20-30% of women in Ludhiana request cesarean delivery

'For kids’ bright future, city women give thumbs up to caesarean' read the headline by Sameer Kumar Sharma earlier this week. The article reports that women in Ludhiana, "with the knowledge of medical science making caesarean deliveries much safer, more urbane women are opting for caesarean on request even though they could have a normal delivery."

Sharma writes: "For the fear of labour pains, many ‘educated’ women are thronging hospitals to deliver babies without having to go through 10 to 12 hours of labour pain. The rough estimates suggest a sizeable chunk of expecting mothers - as much as 20 per cent - want to go in for caesarean delivery rather than normal vaginal delivery."

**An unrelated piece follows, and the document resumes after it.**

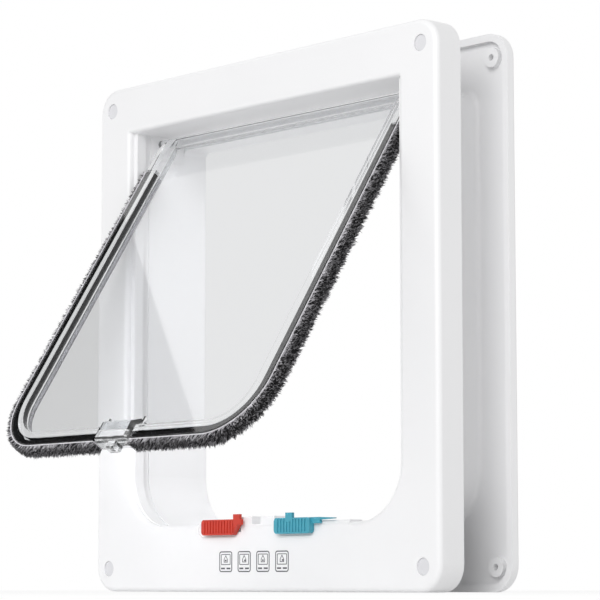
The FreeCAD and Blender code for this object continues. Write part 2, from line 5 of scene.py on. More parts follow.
import bpy
import numpy as np
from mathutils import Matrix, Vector


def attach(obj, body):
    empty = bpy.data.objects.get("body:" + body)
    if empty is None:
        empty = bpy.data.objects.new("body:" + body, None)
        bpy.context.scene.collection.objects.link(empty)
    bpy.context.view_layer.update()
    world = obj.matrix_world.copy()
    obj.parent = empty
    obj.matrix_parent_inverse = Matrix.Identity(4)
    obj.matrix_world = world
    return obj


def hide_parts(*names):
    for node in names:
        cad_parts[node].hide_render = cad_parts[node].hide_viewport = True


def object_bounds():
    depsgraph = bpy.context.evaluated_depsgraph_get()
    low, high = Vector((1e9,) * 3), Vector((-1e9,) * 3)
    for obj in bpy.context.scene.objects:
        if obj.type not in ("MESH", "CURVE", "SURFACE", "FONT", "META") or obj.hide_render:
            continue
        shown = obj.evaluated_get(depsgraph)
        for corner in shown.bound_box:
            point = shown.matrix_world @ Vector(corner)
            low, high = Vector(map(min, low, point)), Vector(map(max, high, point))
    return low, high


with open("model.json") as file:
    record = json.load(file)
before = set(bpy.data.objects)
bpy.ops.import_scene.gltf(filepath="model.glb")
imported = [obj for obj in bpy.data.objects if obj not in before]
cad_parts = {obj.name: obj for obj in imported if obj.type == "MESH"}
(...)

Gynaecologists there say that in the last 5 years, "there has been a major shift in the way women respond to childbirth. “Today more women ask on request to have a caesarean rather than waiting for the normal delivery,” says Dr Promila Jindal, professor and unit head, department of gyaenocology, Dayanand Medical College and Hospital."

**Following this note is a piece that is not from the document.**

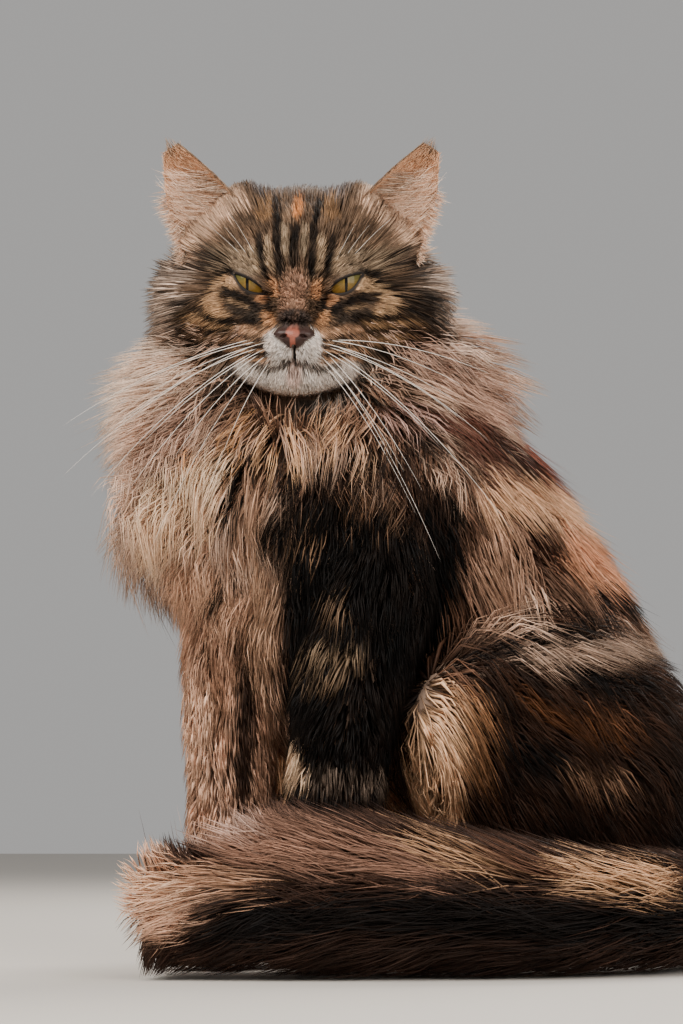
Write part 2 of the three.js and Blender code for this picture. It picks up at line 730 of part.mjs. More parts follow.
// Long hairs in tufts sweep from the ear's inner edge out across the cup, and a few stand on its tip.
const TUFTS = [
  { from: [-0.55, 0.08], to: [1.32, -0.04], wide: 3.6 },
  { from: [-0.6, 0.25], to: [1.3, 0.14], wide: 3.4 },
  { from: [-0.65, 0.42], to: [1.15, 0.36], wide: 3 },
  { from: [0, 0.84], to: [0.9, 1.12], wide: 2.4 },
  { from: [0.5, 0.8], to: [1.9, 1.06], wide: 2.2 },
];
const TUFT_THICK = 0.8;
const tuftSolid = (sign, { from, to, wide }, grow) => {
  const root = earPoint(from[0], from[1], 1);
  const end = earPoint(to[0], to[1], -1);
  const path = (s) => {
    const place = root.clone().lerp(end, s);
    place.z += 3 * Math.sin(Math.PI * s);
    return { place, out: at(0, -1, 0) };
  };
  return placed(lockGeometry(path, wide, TUFT_THICK, grow), sign);
};

// Everything rests on the floor, so what would reach below it is cut off flat.
const FLOOR_SIZE = 900;
const floor = toSolid(
  new THREE.BoxGeometry(FLOOR_SIZE, FLOOR_SIZE, FLOOR_SIZE).translate(0, 0, -FLOOR_SIZE / 2),
);

const cores = {};
const grown = {};
const addCore = (name, make) => {
  cores[name] = make(0);
  grown[name] = make(GAP);
};
addCore("head", (grow) => headSolid(36, 27, grow));
addCore("neck", (grow) => formSolid(neck, 20, 14, grow, CORE_SHARE));
addCore("torso", (grow) =>
  formSolid(trunk, 18, 14, grow, CORE_SHARE).add(formSolid(chest, 12, 10, grow, CORE_SHARE)),
);
for (const [side, sign] of Object.entries(SIDES)) {
  addCore(`eye_${side}`, (grow) => eyeSolid(sign, grow));
  addCore(`ear_${side}`, (grow) =>
    join([earSolid(sign, grow), ...TUFTS.map((tuft) => tuftSolid(sign, tuft, grow))]),
  );
  addCore(`foreleg_${side}`, (grow) =>
    formSolid(foreleg(sign), 12, 10, grow, CORE_SHARE).add(formSolid(forepaw(sign), 12, 8, grow, 0)),
  );
  addCore(`hindleg_${side}`, (grow) =>
    formSolid(haunch(sign), 16, 12, grow, CORE_SHARE).add(formSolid(hindpaw(sign), 12, 8, grow, 0)),
  );
  const sideways = sign * 33;
  cores[`foreleg_${side}`] = cores[`foreleg_${side}`].subtract(toeGrooves(CHEST, 50, sideways));
  cores[`hindleg_${side}`] = cores[`hindleg_${side}`].subtract(toeGrooves(HIPS, 150, sign * 72));
  cores.head = join([cores.head]).subtract(join([openingSolid(sign), mouthSolid(sign), nostrilSolid(sign)]));
}
for (const name of TAIL_LENGTHS) {
  addCore(name, (grow) => tailLength(formSolid(tail, 10, 28, grow, CORE_SHARE), name, grow));
}

// Which neighbours each core gives way to.
const YIELDS = {
  head: ["eye_left", "eye_right"],
  ear_left: ["head"],
  ear_right: ["head"],
  neck: ["head"],
  torso: ["head", "neck", "foreleg_left", "foreleg_right", "hindleg_left", "hindleg_right"],
  foreleg_left: ["neck", "foreleg_right"],
  foreleg_right: ["neck"],
  hindleg_left: ["foreleg_left", "foreleg_right", "hindleg_right"],
  hindleg_right: ["foreleg_left", "foreleg_right"],
  tail_base: ["torso", "hindleg_left", "hindleg_right"],
  tail_bend: ["torso", "hindleg_left", "hindleg_right"],
  tail_middle: ["hindleg_left", "hindleg_right", "foreleg_left", "foreleg_right"],
  tail_tip: ["hindleg_left", "hindleg_right", "foreleg_left", "foreleg_right"],
};
const names = [
  "head", "eye_left", "eye_right", "ear_left", "ear_right", "neck", "foreleg_left", "foreleg_right",
  "torso", "hindleg_left", "hindleg_right", ...TAIL_LENGTHS,
];
const finished = {};
const laid = [];
for (const name of names) {
  const core = (YIELDS[name] ?? []).reduce((solid, other) => solid.subtract(grown[other]), cores[name]);
  const others = names.filter((other) => other !== name).map((other) => grown[other]);
  const locks = coats[name] ?? [];
  if (!locks.length) {
    finished[name] = largest(core.subtract(join([floor, ...laid])));
    continue;
  }
  const fur = join(locks.map((lock) => lock(0))).subtract(join([...others, ...laid]));
  finished[name] = largest(core.add(fur).subtract(floor));
  laid.push(join(locks.map((lock) => lock(GAP))));
}

const BROWN = { head: "#6d5b4c", ear: "#b8977c", ruff: "#917c6b", body: "#55443a", tail: "#4c3b31" };
const COLOURS = {
  head: BROWN.head,
  eye_left: "#8a8440",
  eye_right: "#8a8440",
  ear_left: BROWN.ear,
  ear_right: BROWN.ear,
  neck: BROWN.ruff,
  torso: BROWN.body,
  foreleg_left: "#40322a",
  foreleg_right: "#86694f",
  hindleg_left: "#66503f",
  hindleg_right: "#66503f",
};
const EYE_ROUGHNESS = 0.08;
const FUR_ROUGHNESS = 0.85;

// The model stands on z = 0 with the origin under the middle of its box.
const boxes = Object.values(finished).map((solid) => solid.boundingBox());
const low = [0, 1].map((axis) => Math.min(...boxes.map((box) => box.min[axis])));
const high = [0, 1].map((axis) => Math.max(...boxes.map((box) => box.max[axis])));

const cat = new THREE.Group();
const seated = new THREE.Group();
seated.position.set(-(low[0] + high[0]) / 2, -(low[1] + high[1]) / 2, 0);
cat.add(seated);
for (const [name, solid] of Object.entries(finished)) {
  const geometry = toGeometry(solid);
  const roughness = name.startsWith("eye") ? EYE_ROUGHNESS : FUR_ROUGHNESS;
  const color = COLOURS[name] ?? BROWN.tail;
  const mesh = new THREE.Mesh(
    geometry,
    new THREE.MeshStandardMaterial({ color, roughness, metalness: 0 }),
  );
  mesh.name = name;
  seated.add(mesh);
}
export default cat;
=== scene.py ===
"""A life-size seated maine coon cat: one skin, a coat of tapered tufts, eyes and whiskers."""

import math

import bpy
import numpy as np
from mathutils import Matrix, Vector


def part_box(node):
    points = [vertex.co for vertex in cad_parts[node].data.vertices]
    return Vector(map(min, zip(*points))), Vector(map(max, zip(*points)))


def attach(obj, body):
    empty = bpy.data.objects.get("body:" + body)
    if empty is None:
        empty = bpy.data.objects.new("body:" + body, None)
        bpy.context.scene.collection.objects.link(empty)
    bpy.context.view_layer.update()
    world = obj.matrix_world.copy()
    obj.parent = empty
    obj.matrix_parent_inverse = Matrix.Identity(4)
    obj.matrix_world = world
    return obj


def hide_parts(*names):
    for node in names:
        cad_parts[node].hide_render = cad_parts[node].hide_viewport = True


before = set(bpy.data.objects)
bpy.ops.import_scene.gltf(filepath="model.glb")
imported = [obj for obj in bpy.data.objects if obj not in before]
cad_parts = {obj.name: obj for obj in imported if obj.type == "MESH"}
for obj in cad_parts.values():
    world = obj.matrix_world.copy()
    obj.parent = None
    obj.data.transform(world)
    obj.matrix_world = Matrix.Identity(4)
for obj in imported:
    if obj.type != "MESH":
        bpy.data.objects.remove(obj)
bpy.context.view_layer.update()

bl_info = {
    "name": "Seated Maine Coon",
    "version": (1, 0, 0),
    "blender": (4, 5, 0),
    "location": "3D View > Sidebar > Cat",
    "description": "Dresses the seated cat with skin, fur, eyes and whiskers",
    "category": "Add Mesh",
}

MM = 0.001
FULL = 2 * math.pi

# ---- Sizes in millimetres, in the frame of the camera's view: x right, y away, z up, floor at 0.
EYES = np.array([-23.5, -46.0, 366.0])
HEAD_PITCH = math.radians(11)
HEAD_YAW = math.radians(2.5)
CHEST = {"middle": np.array([-28.5, -54.0, 0.0]), "yaw": math.radians(30)}
HIPS = {"middle": np.array([105.0, 62.0, 0.0]), "yaw": math.radians(50)}
EYE_APART = 25.6
EYE_RADIUS = 11.5
LID = 1.8

LEFT, RIGHT = 1, -1
UP = np.array([0.0, 0.0, 1.0])
ALONG_X = np.array([1.0, 0.0, 0.0])


def turn_x(angle):
    """The 3 x 3 turn about x."""
    c, s = math.cos(angle), math.sin(angle)
    return np.array([[1, 0, 0], [0, c, -s], [0, s, c]])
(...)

Requests have doubled in the last few years
"Dr Mini Ahuja, consultant gyneacologist at Iqbal Nursing Home, says about 30 per cent of the pregnant women approaching them talk about the possibility of caesarean even though there are no complications involved. “Such queries and requests have almost doubled in the last couple of years,” she adds."

But Dr Vaneet Kaur, senior consultant and head of the department of obstetrics and gynaecology at SPS Apollo Hospitals, says: “We counsel such women who are afraid of labour pains and condition them to prepare for normal deliveries. Moreover, the normal delivery can also be made a painless experience through epidural analgesia and all they need is a little bit of more knowledge than they already have. Normal deliveries are a natural way of delivery and one should always prefer that.”

My view
Naturally, I don't agree with the idea that all women should share the same delivery preference, but I decided to blog about this article largely because it illustrates that women choosing cesarean delivery is a reality. The issue is not going to go away by pretending it isn't happening and in my opinion, it is unethical to brush aside women's concerns over the unpredictability of vaginal delivery or to dismiss their informed decision to choose cesarean surgery instead.